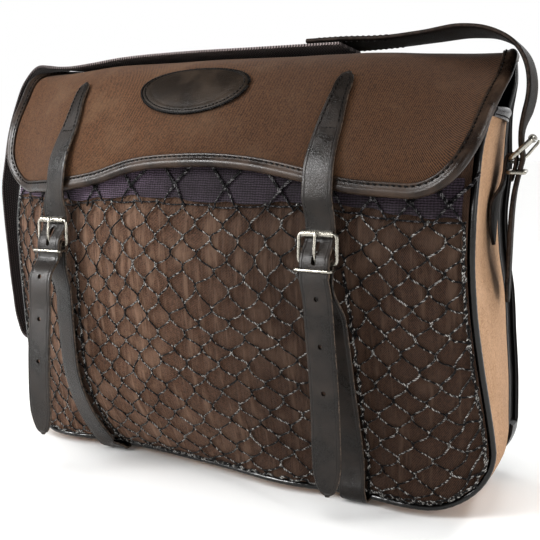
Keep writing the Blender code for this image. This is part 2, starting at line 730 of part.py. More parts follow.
def make_net():
    """Diamond net with a border cord, as one pierced skin over the front panel."""
    knots = {
        (i, j): np.array(net_place(i / NET_COLUMNS, j / NET_ROWS))
        for i in range(NET_COLUMNS + 1)
        for j in range(NET_ROWS + 1)
        if (i + j) % 2 == 0
    }
    steps = ((1, 1), (1, -1), (-1, 1), (-1, -1))
    links = {knot: [] for knot in knots}
    for i, j in knots:
        links[i, j] = [(i + a, j + b) for a, b in steps if (i + a, j + b) in knots]
        if j in (0, NET_ROWS):
            links[i, j] += [(i + a, j) for a in (-2, 2) if (i + a, j) in knots]
        if i in (0, NET_COLUMNS):
            links[i, j] += [(i, j + b) for b in (-2, 2) if (i, j + b) in knots]
    half = NET_STRAND / 2
    flat, corner = [], {}
    rings = []
    for knot, ends in links.items():
        place = knots[knot]
        turns = sorted((math.atan2(*(knots[end] - place)[::-1]), end) for end in ends)
        ring = []
        for (a, end_a), (b, end_b) in zip(turns, turns[1:] + turns[:1]):
            between = (b - a) % (2 * math.pi)
            middle = a + between / 2
            reach = half / max(math.sin(between / 2), 0.5)
            corner[knot, end_a, "after"] = corner[knot, end_b, "before"] = len(flat)
            ring.append(len(flat))
            flat.append(place + reach * np.array((math.cos(middle), math.sin(middle))))
        rings.append(ring)
    for knot, ends in links.items():
        for end in ends:
            if knot < end:
                rings.append([
                    corner[knot, end, "before"], corner[end, knot, "after"],
                    corner[end, knot, "before"], corner[knot, end, "after"],
                ])
    count = len(flat)
    points = [front_point(x, z, NET_OFFSET + NET_THICKNESS) for x, z in flat]
    points += [front_point(x, z, NET_OFFSET) for x, z in flat]
    faces, sides = [], {}
    for ring in rings:
        faces.append(tuple(ring))
        faces.append(tuple(count + k for k in reversed(ring)))
        for a, b in zip(ring, ring[1:] + ring[:1]):
            if (b, a) in sides:
                del sides[b, a]
            else:
                sides[a, b] = True
    faces += [(b, a, count + a, count + b) for a, b in sides]
    return add_object("net", points, faces, "cord")


# Buckles and front straps


def buckle_matrix(place, up, out):
    """Local frame of a buckle: X across the strap, Y out of it and Z along it."""
    up, out = unit(np.asarray(up, float)), np.asarray(out, float)
    out = unit(out - up * (out @ up))
    side = np.cross(out, up)
    matrix = Matrix(((*side, 0.0), (*out, 0.0), (*up, 0.0), (0, 0, 0, 1))).transposed()
    matrix.translation = Vector(place) * MM
    return matrix


def in_buckle(matrix, side, out, up):
    return np.array(matrix @ (Vector((side, out, up)) * MM)) / MM


def rounded_loop(half_x, half_y, radius):
    points = []
    for quarter, (sx, sy) in enumerate(((1, 1), (-1, 1), (-1, -1), (1, -1))):
        for turn in (math.pi / 2 * quarter, math.pi / 2 * (quarter + 1)):
            x = sx * (half_x - radius) + radius * math.cos(turn)
            points.append((x, sy * (half_y - radius) + radius * math.sin(turn)))
    return points


def make_buckle(name, size, matrix):
    """Frame, roller on its upper bar, and the prong that rests on the roller."""
    bar, radius, tooth = size["frame"] / 2, size["wire"], 0.95
    loop = rounded_loop(size["width"] / 2 + radius + 0.8, bar, 2.0)
    path = [(x, 0.0, z) for x, z in loop]
    wire("buckle_" + name, path, radius, 5, (0, 1, 0), "nickel", True, matrix)
    half, bore, outer, sides = size["width"] / 2 - 0.2, radius + 0.3, size["roller"], 8
    rings = []
    for k in range(sides):
        turn = 2 * math.pi * (k + 0.5) / sides
        ends = ((outer, -half), (outer, half), (bore, half), (bore, -half))
        rings.append([(x, r * math.cos(turn), bar + r * math.sin(turn)) for r, x in ends])
    loft("roller_" + name, rings, "nickel", True, matrix)
    start, rest = radius + GAP + tooth + 0.2, outer + GAP + tooth
    route = (
        (0, start, 0.8 - bar), (0, rest + 1.2, -bar * 0.25),
        (0, rest + 0.7, bar * 0.55), (0, rest, bar + 0.8),
    )
    wire("prong_" + name, smooth_rows(route, 6), tooth, 5, (1, 0, 0), "nickel", False, matrix)


def make_keeper(name, size, matrix, front, back):
    """Wire loop round a strap and the layer under it, whose faces stand at front and back."""
    thin = size["wire"] * 0.85
    depth, middle = (front - back) / 2 + GAP + thin, (front + back) / 2
    path = [(x, middle + y, 0.0) for x, y in rounded_loop(size["width"] / 2 + thin + 0.4, depth, 1.6)]
    wire("keeper_" + name, path, thin, 5, (0, 0, 1), "nickel", True, matrix)


def layer_offsets(size, thickness):
    """How far a strap's middle stands from a bar that it wraps, from the layer over that, and
    from the roller that it passes behind."""
    wrap = size["wire"] + 0.3 + thickness / 2
    return wrap, wrap + thickness + 0.3, size["roller"] + 0.3 + thickness / 2


def front_buckle(side, drop=0.0):
    """Frame of a front buckle, or a place below it."""
    x = column(UPPER_ROWS, UPPER_COLUMNS, side, FRONT_BUCKLE_HEIGHT)
    layers = NET_OFFSET + NET_THICKNESS + 2 * GAP + 2 * LEATHER + FRONT_BUCKLE["wire"] + 1.2
    room = layers + FRONT_BUCKLE_STANDS_OFF[side]
    ahead = forward(x, FRONT_BUCKLE_HEIGHT) + room
    return buckle_matrix((x, -ahead, FRONT_BUCKLE_HEIGHT - drop), (0, 0, 1), (0, -1, 0))


def make_front_strap(side):
    """The flap's strap: sewn tip, free face, behind the roller, over the bar and a loose tail."""
    matrix = front_buckle(side)
    bar, level = FRONT_BUCKLE["frame"] / 2, np.array((1.0, 0.0, 0.0))
    _, over, behind = layer_offsets(FRONT_BUCKLE, LEATHER)
    rows = []
    for height, width, lift in (
        (278, 6, 0.7), (275, 9.5, 0.7), (266, 12, 0.8), (256, 14.5, 0.9), (247, 16.5, 1.0),
        (236, 18, 1.7), (224, 19.5, 2.9), (213, 20, 3.4), (205, 20, 3.5),
    ):
        x = column(UPPER_ROWS, UPPER_COLUMNS, side, height)
        row = flap_row_at(x, height)
        point = flap_point(x, row) + (lift + LEATHER / 2) * flap_normal(x, row)
        rows.append((point, width, unit(flap_slopes(x, row)[0])))
    for up, out in (
        (bar + 8, 1.0 - behind), (bar + 0.5, -behind), (bar - 3.5, 0.9 - behind), (0, 0.6),
        (3.5 - bar, over - 0.7), (-bar, over + 0.1), (-bar - 3.5, over), (-bar - 8, over),
    ):
        rows.append((in_buckle(matrix, 0, out, up), STRAP_WIDTH, level))
    tip = TAIL_TIP[side]
    for height, width in (
        (146, 20), (120, 20), (92, 20), (66, 20), (tip + 22, 20), (tip + 10, 16.5),
        (tip + 3, 11), (tip, 6),
    ):
        rows.append((tail_point(side, height), width, level))
    front = (0, -1, 0)
    slot = {"place": in_buckle(matrix, 0, 1.5, -2.6), "length": 13.4, "width": 3.2}
    holes = [{"direction": front, **slot}]
    for height in TAIL_HOLES:
        place = tail_point(side, height)
        holes.append({"place": place, "direction": front, "length": 3.2, "width": 3.2})
    return strap("flap_strap_" + side, rows, LEATHER, "leather", holes)


def tail_point(side, height):
    x = column(UPPER_ROWS, UPPER_COLUMNS, side, height)
    return np.array((x, -column(TAIL_ROWS, TAIL_COLUMNS, side, height), height))


def make_lower_strap(side):
    """The strap that carries the buckle: from under the front edge up over the net to the bar."""
    matrix = front_buckle(side)
    bar, level = FRONT_BUCKLE["frame"] / 2, np.array((1.0, 0.0, 0.0))
    wrap, _, _ = layer_offsets(FRONT_BUCKLE, LEATHER)
    seat, width = NET_OFFSET + NET_THICKNESS + 1.3 + LEATHER / 2, STRAP_WIDTH - 1
    foot = column(LOWER_ROWS, LOWER_COLUMNS, side, 2)
    seam = forward(foot, FRONT_SEAM_HEIGHT)
    rows = [
        ((foot, 4.0 - seam, 1.9), width - 1, level),
        ((foot, -1.5 - seam, 2.0), width - 1, level),
        ((foot, -4.4 - seam, 4.0), width, level),
    ]
    for height in (9, 17, 28, 42, 57, 72, 87, 102, 116, 130):
        x = column(LOWER_ROWS, LOWER_COLUMNS, side, height)
        rows.append((front_point(x, height, seat), width, across_front(x, height)))
    diagonal = math.sqrt(0.5) * wrap
    for out, up in (
        (-wrap, -bar - 14), (-wrap, -bar - 6), (-wrap, -bar), (-diagonal, diagonal - bar),
        (0, wrap - bar), (diagonal, diagonal - bar), (wrap, -bar), (wrap, -bar - 8),
    ):
        rows.append((in_buckle(matrix, 0, out, up), width, level))
    slot = {"place": in_buckle(matrix, 0, wrap + 4.5, 1.4 - bar), "length": 9.0, "width": 3.2}
    return strap("lower_strap_" + side, rows, LEATHER, "leather", [{"direction": (0, -1, 0), **slot}])


# Sling and its side fittings


def outward(side):
    """Horizontal direction that a side's fittings face."""
    sign, turn = (-1 if side == "left" else 1), math.radians(SIDE_TURN[side])
    return np.array((sign * math.cos(turn), math.sin(turn), 0.0))


def beside(side, from_middle, height):
    """A place in the turned upright plane of a side's fittings."""
    axis = np.array((-SIDE_AXIS if side == "left" else SIDE_AXIS, SIDE_Y, height))
    return axis + outward(side) * (from_middle - SIDE_AXIS)


def side_buckle(side):
    """Frame of a side buckle, whose lower bar is held by the leather tab."""
    tilt, away, rise = math.radians(SIDE_TILT), outward(side), np.array((0.0, 0.0, 1.0))
    up = away * math.sin(tilt) + rise * math.cos(tilt)
    out = away * math.cos(tilt) - rise * math.sin(tilt)
    return buckle_matrix(beside(side, *SIDE_BAR) + up * SIDE_BUCKLE["frame"] / 2, up, out)


def make_webbing():
    rows = smooth_rows(WEBBING_ROWS, 48)
    across = leaning(rows[:, :3], rows[:, 3])
    rows = [(row[:3], SLING_WIDTH, turn) for row, turn in zip(rows, across)]
    return strap("sling_webbing", rows, WEBBING, "webbing")


def make_sling_end(side):
    """Leather end of the sling: over the webbing, through the side buckle, and a hanging tail."""
    sign = -1 if side == "left" else 1
    loose = smooth_rows(LEFT_END_ROWS if side == "left" else RIGHT_END_ROWS, 22)
    rows = [(x, y, height, SLING_WIDTH, lean) for x, y, height, lean in loose[:-1]]
    for x, height, width, lean in SIDE_TAIL_ROWS:
        lean = sign * max(lean, SIDE_TURN[side])
        rows.append((*beside(side, x, height), width, lean))
    rows = np.array(rows)
    across = leaning(rows[:, :3], rows[:, 4])
    rows = [(row[:3], row[3], turn) for row, turn in zip(rows, across)]
    holes = [
        {
            "place": beside(side, hole["from_middle"], hole["height"]), "direction": outward(side),
            "length": hole["length"], "width": hole["width"],
        }
        for hole in (SLING_SLOT, SLING_HOLE)
    ]
    return strap("sling_end_" + side, rows, SLING_LEATHER, "leather", holes)


def make_side_chape(side):
    """Leather tab: a leaf sewn to the gusset, folded round the side buckle's lower bar."""
    sign, d = (-1 if side == "left" else 1), 2.0
    wrap, _, _ = layer_offsets(SIDE_BUCKLE, LEATHER)
    rows = []
    for height, width in LEAF_ROWS:
        ahead, behind = (gusset_side(sign, SIDE_Y + step, height) for step in (-d, d))
        place = (ahead + behind) / 2 + GAP + 0.8 + LEATHER / 2
        level = unit(np.array((sign * (behind - ahead) / (2 * d), 1.0, 0.0)))
        rows.append(((sign * place, SIDE_Y, height), width, level))
    rear = np.cross((0.0, 0.0, 1.0), sign * outward(side))
    bar_x, bar_z = SIDE_BAR
    diagonal = math.sqrt(0.5) * wrap
    loop = [
        (bar_x - wrap, bar_z), (bar_x - diagonal, bar_z + diagonal), (bar_x, bar_z + wrap),
        (bar_x + diagonal, bar_z + diagonal), (bar_x + wrap, bar_z),
    ]
    for x, height in (*TAB_ROWS, *loop, *TAB_END_ROWS):
        rows.append((beside(side, x, height), TAB_WIDTH, rear))
    slot = {
        "place": beside(side, bar_x + TAB_SLOT["from_bar"], bar_z - TAB_SLOT["drop"]),
        "direction": outward(side), "length": TAB_SLOT["length"], "width": TAB_SLOT["width"],
    }
    return strap("side_chape_" + side, rows, LEATHER, "leather", [slot])


def main():
    clear_scene()
    make_front_panel()
    make_gusset()
    make_back_panel()
    make_piping()
    make_gusset_trims()
    make_flap()
    make_flap_binding()
    make_name_patch()
    make_net_band()
    make_net()
    make_webbing()
    for side in ("left", "right"):
        wrap, over, _ = layer_offsets(FRONT_BUCKLE, LEATHER)
        make_buckle("front_" + side, FRONT_BUCKLE, front_buckle(side))
        below = front_buckle(side, FRONT_KEEPER_DROP)
        make_keeper("front_" + side, FRONT_BUCKLE, below, over + LEATHER / 2, wrap - LEATHER / 2)
        make_front_strap(side)
        make_lower_strap(side)
        make_buckle("side_" + side, SIDE_BUCKLE, side_buckle(side))
        upright = buckle_matrix(beside(side, 0.0, SIDE_KEEPER["height"]), (0, 0, 1), outward(side))
        make_keeper("side_" + side, SIDE_BUCKLE, upright, SIDE_KEEPER["front"], SIDE_KEEPER["back"])
        make_sling_end(side)
        make_side_chape(side)


main()
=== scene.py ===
# Hunting game bag: brown drill canvas, dark bridle leather, a knotted net pocket, a webbing sling.
# Lengths are in millimetres and become metres when a mesh is made. The front faces -Y, Z is up.

import math
import random

import bmesh
import bpy
import numpy as np
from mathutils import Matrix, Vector, noise


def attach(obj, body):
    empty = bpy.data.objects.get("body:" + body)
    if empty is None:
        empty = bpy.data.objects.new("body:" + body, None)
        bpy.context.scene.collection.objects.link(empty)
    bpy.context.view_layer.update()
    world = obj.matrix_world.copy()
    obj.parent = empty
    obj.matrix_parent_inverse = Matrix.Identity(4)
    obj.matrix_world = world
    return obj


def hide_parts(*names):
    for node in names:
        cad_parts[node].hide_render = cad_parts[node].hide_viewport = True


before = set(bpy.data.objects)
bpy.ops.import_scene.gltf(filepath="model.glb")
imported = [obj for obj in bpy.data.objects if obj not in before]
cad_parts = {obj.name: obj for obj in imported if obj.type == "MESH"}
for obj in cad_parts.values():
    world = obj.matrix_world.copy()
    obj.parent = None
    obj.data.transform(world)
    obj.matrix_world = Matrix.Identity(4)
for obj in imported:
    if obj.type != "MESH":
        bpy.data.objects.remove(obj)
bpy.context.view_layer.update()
mm = 0.001
gap = 0.4  # between pieces that touch
farIn = 9.0  # the third mark of a place that lies far from any edge

# Camera

view = {
    "place": (335.7, -581.7, 235.8), "yaw": 29.3, "pitch": 8.02,
    "lens": 59.33, "sensor": 36.0, "near": 10.0,
}


def addObject(name, data):
    thing = bpy.data.objects.new(name, data)
    bpy.context.scene.collection.objects.link(thing)
    return thing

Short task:
Return exactly, and only, the lines from the one containing "make_flap()" down to the one containing "imported = [obj", with both of those lines included.

Exercise response:
    make_flap()
    make_flap_binding()
    make_name_patch()
    make_net_band()
    make_net()
    make_webbing()
    for side in ("left", "right"):
        wrap, over, _ = layer_offsets(FRONT_BUCKLE, LEATHER)
        make_buckle("front_" + side, FRONT_BUCKLE, front_buckle(side))
        below = front_buckle(side, FRONT_KEEPER_DROP)
        make_keeper("front_" + side, FRONT_BUCKLE, below, over + LEATHER / 2, wrap - LEATHER / 2)
        make_front_strap(side)
        make_lower_strap(side)
        make_buckle("side_" + side, SIDE_BUCKLE, side_buckle(side))
        upright = buckle_matrix(beside(side, 0.0, SIDE_KEEPER["height"]), (0, 0, 1), outward(side))
        make_keeper("side_" + side, SIDE_BUCKLE, upright, SIDE_KEEPER["front"], SIDE_KEEPER["back"])
        make_sling_end(side)
        make_side_chape(side)


main()
=== scene.py ===
# Hunting game bag: brown drill canvas, dark bridle leather, a knotted net pocket, a webbing sling.
# Lengths are in millimetres and become metres when a mesh is made. The front faces -Y, Z is up.

import math
import random

import bmesh
import bpy
import numpy as np
from mathutils import Matrix, Vector, noise


def attach(obj, body):
    empty = bpy.data.objects.get("body:" + body)
    if empty is None:
        empty = bpy.data.objects.new("body:" + body, None)
        bpy.context.scene.collection.objects.link(empty)
    bpy.context.view_layer.update()
    world = obj.matrix_world.copy()
    obj.parent = empty
    obj.matrix_parent_inverse = Matrix.Identity(4)
    obj.matrix_world = world
    return obj


def hide_parts(*names):
    for node in names:
        cad_parts[node].hide_render = cad_parts[node].hide_viewport = True


before = set(bpy.data.objects)
bpy.ops.import_scene.gltf(filepath="model.glb")
imported = [obj for obj in bpy.data.objects if obj not in before]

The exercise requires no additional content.